- **What is required**
It is required that all of the data be written out exactly.

- **Information shown**

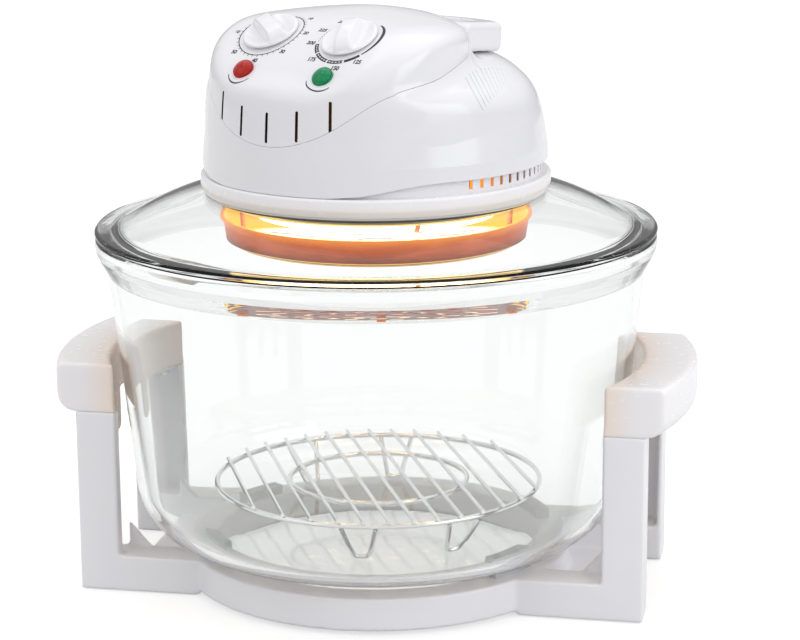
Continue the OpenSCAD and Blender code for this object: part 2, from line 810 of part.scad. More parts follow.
// Knob: a low round base with an arched grip bar across it
bar_w = 9;
module knob(turn) {
  reach = knob_r - 1.5;
  arch_r = (knob_bar_h * knob_bar_h + reach * reach) / (2 * knob_bar_h);
  difference() {
    translate([0, 0, knob_gap]) union() {
      rotate_extrude($fn = 96) polygon([
        [0, 0], [knob_r, 0], [knob_r, 1], [knob_r - 2, knob_base_h - 0.6],
        [knob_r - 4, knob_base_h], [0, knob_base_h]]);
      rotate([0, 0, turn]) intersection() {
        translate([-bar_w / 2, -reach, 1]) cube([bar_w, 2 * reach, knob_base_h + knob_bar_h]);
        translate([0, 0, knob_base_h + knob_bar_h - arch_r]) rotate([0, 90, 0])
          cylinder(r = arch_r, h = 2 * bar_w, center = true, $fn = 180);
      }
    }
    translate([0, 0, -1]) cylinder(r = control_shaft_r, h = knob_base_h + 1, $fn = 48);
  }
}

timer_setting = -30;
thermostat_setting = 15;
module timer_body() { color("tan") head_frame() on_panel(-knob_x, -knob_y) control_case(control_body_w, control_body_h); }
module timer_shaft() { color(steel) head_frame() on_panel(-knob_x, -knob_y) control_shaft(); }
module timer_knob() { color("white") head_frame() on_panel(-knob_x, -knob_y) knob(timer_setting); }
module thermostat_body() {
  color("peru") head_frame() on_panel(knob_x, -knob_y) control_case(control_body_w * 0.9, control_body_h * 0.8);
}
module thermostat_shaft() {
  color(steel) head_frame() on_panel(knob_x, -knob_y) translate([0, 0, 0.2 * control_body_h - 1])
    translate([0, 0, -control_body_h + 3]) cylinder(r = control_shaft_r, h = 0.8 * control_body_h - 2 + knob_base_h, $fn = 48);
}
module thermostat_knob() { color("white") head_frame() on_panel(knob_x, -knob_y) knob(thermostat_setting); }

// Motor: a plate on the bezel, four posts, a shaded pole stack and two bearing brackets
plate_r = screw_ring_r - boss_r - 1.2;
motor_post_x = 34;
motor_post_y = 40;
bracket_z = 18;
stack_z = bracket_z + 9;
bearing_r = 6;
lamination = [58, 52];
coil_y = 20;
module motor_frame() {
  rotate([0, 0, lid_turn]) translate([0, 0, plate_top]) children();
}

module at_motor_posts() {
  for (sx = [-1, 1], sy = [-1, 1]) translate([sx * motor_post_x, sy * motor_post_y, 0]) children();
}

module motor_plate() {
  color(steel) head_frame() difference() {
    cylinder(r = plate_r, h = plate_top - head_z, $fn = 120);
    translate([0, 0, -1]) cylinder(r = shaft_r + 4, h = 5, $fn = 48);
    for (a = [0:30:330]) rotate([0, 0, a]) translate([27, 0, -1]) cylinder(r = 4, h = 5, $fn = 32);
  }
}

module motor_posts() {
  color(steel) motor_frame() at_motor_posts() cylinder(r = 3, h = bracket_z, $fn = 32);
}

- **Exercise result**
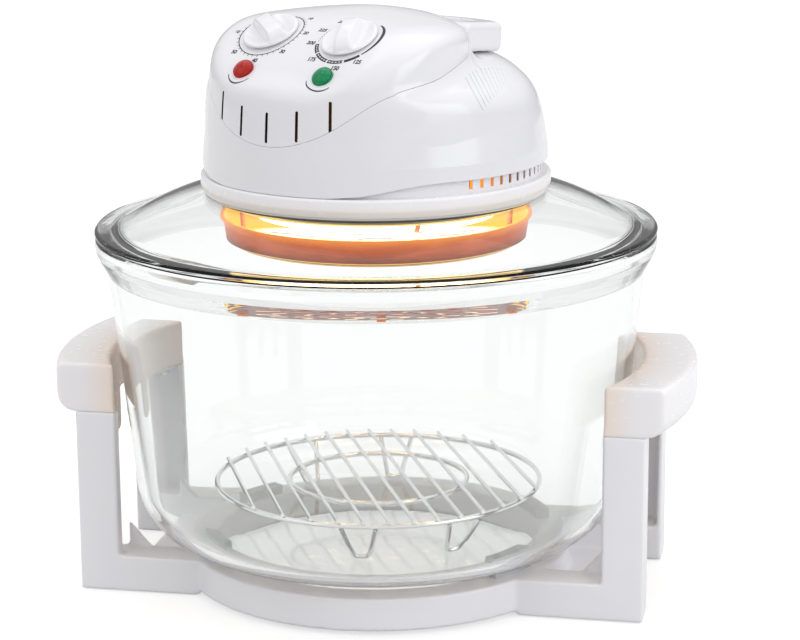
Continue the OpenSCAD and Blender code for this object: part 2, from line 810 of part.scad. More parts follow.
// Knob: a low round base with an arched grip bar across it
bar_w = 9;
module knob(turn) {
  reach = knob_r - 1.5;
  arch_r = (knob_bar_h * knob_bar_h + reach * reach) / (2 * knob_bar_h);
  difference() {
    translate([0, 0, knob_gap]) union() {
      rotate_extrude($fn = 96) polygon([
        [0, 0], [knob_r, 0], [knob_r, 1], [knob_r - 2, knob_base_h - 0.6],
        [knob_r - 4, knob_base_h], [0, knob_base_h]]);
      rotate([0, 0, turn]) intersection() {
        translate([-bar_w / 2, -reach, 1]) cube([bar_w, 2 * reach, knob_base_h + knob_bar_h]);
        translate([0, 0, knob_base_h + knob_bar_h - arch_r]) rotate([0, 90, 0])
          cylinder(r = arch_r, h = 2 * bar_w, center = true, $fn = 180);
      }
    }
    translate([0, 0, -1]) cylinder(r = control_shaft_r, h = knob_base_h + 1, $fn = 48);
  }
}

timer_setting = -30;
thermostat_setting = 15;
module timer_body() { color("tan") head_frame() on_panel(-knob_x, -knob_y) control_case(control_body_w, control_body_h); }
module timer_shaft() { color(steel) head_frame() on_panel(-knob_x, -knob_y) control_shaft(); }
module timer_knob() { color("white") head_frame() on_panel(-knob_x, -knob_y) knob(timer_setting); }
module thermostat_body() {
  color("peru") head_frame() on_panel(knob_x, -knob_y) control_case(control_body_w * 0.9, control_body_h * 0.8);
}
module thermostat_shaft() {
  color(steel) head_frame() on_panel(knob_x, -knob_y) translate([0, 0, 0.2 * control_body_h - 1])
    translate([0, 0, -control_body_h + 3]) cylinder(r = control_shaft_r, h = 0.8 * control_body_h - 2 + knob_base_h, $fn = 48);
}
module thermostat_knob() { color("white") head_frame() on_panel(knob_x, -knob_y) knob(thermostat_setting); }

// Motor: a plate on the bezel, four posts, a shaded pole stack and two bearing brackets
plate_r = screw_ring_r - boss_r - 1.2;
motor_post_x = 34;
motor_post_y = 40;
bracket_z = 18;
stack_z = bracket_z + 9;
bearing_r = 6;
lamination = [58, 52];
coil_y = 20;
module motor_frame() {
  rotate([0, 0, lid_turn]) translate([0, 0, plate_top]) children();
}

module at_motor_posts() {
  for (sx = [-1, 1], sy = [-1, 1]) translate([sx * motor_post_x, sy * motor_post_y, 0]) children();
}

module motor_plate() {
  color(steel) head_frame() difference() {
    cylinder(r = plate_r, h = plate_top - head_z, $fn = 120);
    translate([0, 0, -1]) cylinder(r = shaft_r + 4, h = 5, $fn = 48);
    for (a = [0:30:330]) rotate([0, 0, a]) translate([27, 0, -1]) cylinder(r = 4, h = 5, $fn = 32);
  }
}

module motor_posts() {
  color(steel) motor_frame() at_motor_posts() cylinder(r = 3, h = bracket_z, $fn = 32);
}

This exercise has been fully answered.